Tuesday, 3 December 2013

K, KM, KO: in Search of Definitions

After 25 years of service on standards committees I suffer from a personal dread of definitions. As chairman of some ISO and BSI working groups, I’ve generally had the job of cajoling all parties into consensus. And the definitions clause has generally proven the most divisive, packed with minutiae to excite the sensibilities of the experts. It usually locks the committee up for weeks of argument. (Sometimes for years – if tough decisions get conveniently postponed while the rest of the work proceeds.)

But the question of definitions seemed not so easy to evade at the NetIKX 21st birthday celebrations last week. Billed as “Knowledge organization past present and future”, the meeting had two speakers, one talking about “The 7 Ages of IKM in Organizations”, and the other describing knowledge management (KM) issues in an important public sector organization. The title of the second presentation was “The Organisation of Organisational Knowledge”. Despite much use of the K word and the O word, neither of the talks was about what I would describe as Knowledge Organization (KO). Would a productive debate be stimulated by querying the use of “KO” in the meeting title, I wondered, or would the fruitless grinding of axes tear us to pieces?
Thankfully my dilemma was resolved as the meeting began with a clear acknowledgement from the chair that KM, rather than KO, would be the main focus. Both speakers provided entertaining and stimulating presentations. The first, David Skyrme, even supplied his own preferred definition of KM, along the lines of “the explicit and systematic management of vital knowledge and its associated procedures of creation, gathering, organizing, diffusion, use and exploitation in pursuit of organizational objectives”.

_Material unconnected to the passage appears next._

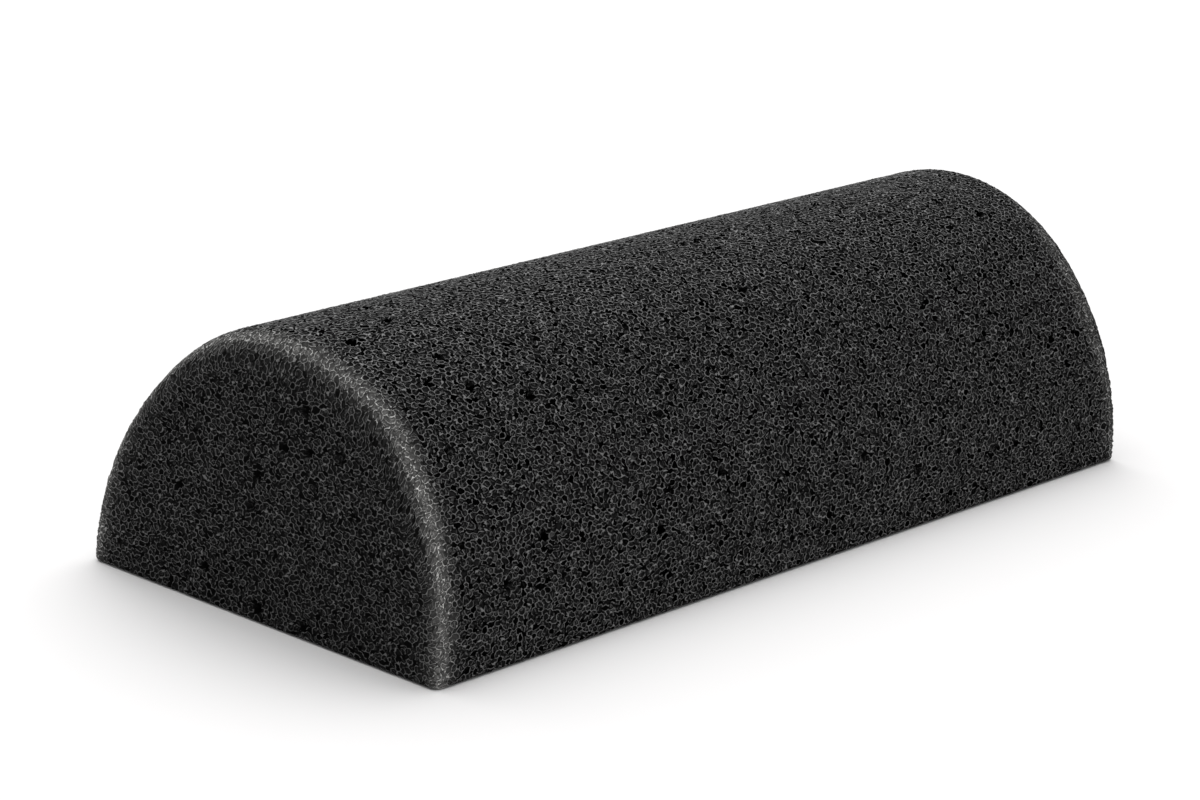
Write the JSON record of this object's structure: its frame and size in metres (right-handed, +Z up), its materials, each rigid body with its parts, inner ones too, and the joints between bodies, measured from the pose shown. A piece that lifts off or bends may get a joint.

But the question of definitions was not completely banished. Plainly NetIKX has listened to umpteen variations on the definitions of “knowledge” and “knowledge management” during its 21 years. In the syndicate sessions after the tea break our table was explicitly charged with discussing definitions. One participant proffered a statement concocted for a recent client, deliberately customized to show the relevance of KM to the client’s own business context. The statement emphasized the functional benefits of KM, rather than attempting an academic definition.
My own reaction to the challenge was to applaud the public sector ploy of side-stepping the issue by bringing “Information Management” and “Knowledge Management” under one umbrella labelled “IKM”. While there’s a legitimate place for pursuing a specialism such as records management, web design, knowledge engineering, etc., there is also a lot to be said for blurring the boundaries so that we work together effectively to achieve common objectives. The study of a specialist subject can help each of us become really proficient in a chosen area, but today’s workplace often requires teamwork, with inputs from diverse backgrounds. Furthermore, the content of each specialism is constantly evolving, especially as we need to master emerging technologies. I therefore favour professional definitions that are inclusive rather than divisive, and are hospitable to change.

A definition of “Knowledge Organization” too should be inclusive, in my view. As an applied subject rather than a fundamental science, KO should be open to new developments and approaches. But I was relieved when I left the NetIKX meeting without being challenged to put a definition on the table! In 2008 the ISKO (International Society for Knowledge Organization) journal Knowledge Organization devoted the whole of a special issue (see vol 35, no 2-3) to exploration of a definition of this subject field. Despite much debate and discussion, in 2013 the journal still describes its scope in half a page of text rather than a tight definition. The ISKO website, however, provides a link to a useful Wikipedia article, which outlines half a dozen different approaches to KO and lets the reader choose. Is this the best line to take?  Or should we come off the fence and provide a one-liner?  Should we first set up an event for members to come and debate their favourite definitions?  Why not add your own views immediately by commenting on this blog?
Stella Dextre Clarke

Chair, ISKO UK


Leonard Will said...

Is "knowlege organization" just the current term for what used to be called "cataloguing, classification and indexing" of information resources? I think these terms are more readily understood, and they are what I use when I am asked to explain what KO means.

Alan Gilchrist said...

I may misquote, but I think Wittgenstein said "If you want to know what a word means look to its use". The current situation in the free-for-all in the "information arena" is that people coin and use terminology intended to attract followers and customers. Consequently, we are left wondering what lies behind the sometimes rather grandiose terminology. In my view, one can neither manage nor organize knowledge - only the individual recipient of a communication can do that. So, whereas I have sympathy with Leonard Will's comment, I fear we are stuck with our grandiose terminology.

Bob Bater said...

With Stella's preference for inclusive definitions in mind, I am inclined to risk the possible wrath of some by building upon Leonard's proposal, and to claim that ontologies and ontology building should also be included in the scope of KO. Thesauri too (assuming they are not already included under 'Cat&Class'), also the multiplicity of tools and semantic markup systems such as OWL, SKOS, RDF and Topic Maps.

Stella has suggested elsewhere that we might address this topic at one of our events in 2014. I am rather in favour; what do others think?